OK... it's more the verb, which we can call behaviour, so in Buddhism there isn't a soul, there isn't some thing which is there at all. The Western view is of an ego, something which must be transcended, and that notion has been used in modern Buddhist sects as well, but it wasn't Gautama's concept at all... and it was probably Freud who brought that term into common speech, it's not an Abrahamic Religious notion or a Buddhist one, and as far as I'm aware it wasn't partial to any world religion.

Buddha suggested that there is Dukkha, which refers to the temporal changing universe in context to personal reactivity to it, your reaction to the universe, basically.

Re-incarnation isn't a soul that moves from body to body... it's the continual reactivity creating a perpetuated motion of thought, which manifests as 'I' reacting to the universe...

Reaction stems from two underlying factors, aversion (hatred) and desire (greed), and these two go hand in hand together and are the sourse of all suffering.

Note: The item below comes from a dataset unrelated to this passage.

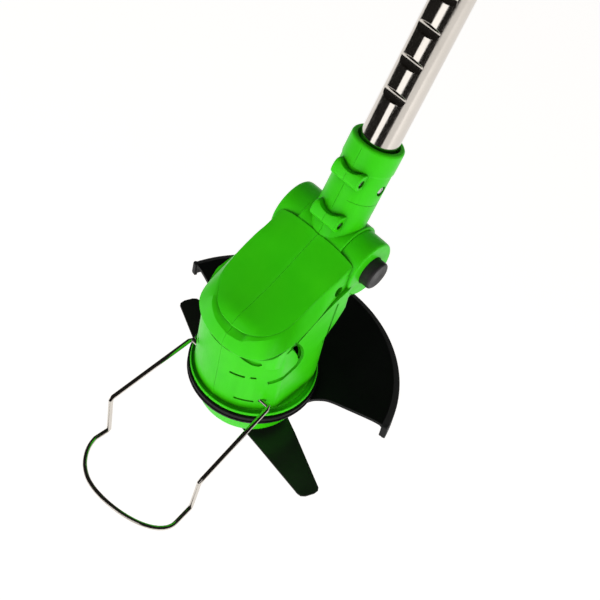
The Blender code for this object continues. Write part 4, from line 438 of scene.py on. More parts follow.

Now suffering is not discomfort or pain, it's the personal reaction to them... and pleasure is also suffering, not because of the sensation of it, but because of the desire for it.

The core tenet of Vipassana is non-reaction, and as one sits in meditation they merely remain aware of discomfort, pleasure or any sensation that occurs... they don't chant to invoke a desirable vibration nor do they visualise their desired imagery, they do not seek out any experience, they are aware of the experience as it spontaneously occurs.

The aim of Buddha's technique is the quell the habitual reactivity of the mind, because when reactions cease there is no self. Anata, therefore, means non-reactive. Without reaction, there is no more cycle of birth and re-birth because there is no construction material to build a self with.

When the person reaches Anatta, their self continues for a time while the old storehouse of reactions dispell their energy... it's kinda like, just you stop adding wood to the fire, but it takes a while to die out.

Well, that's the way I interpreted the thing, anyway.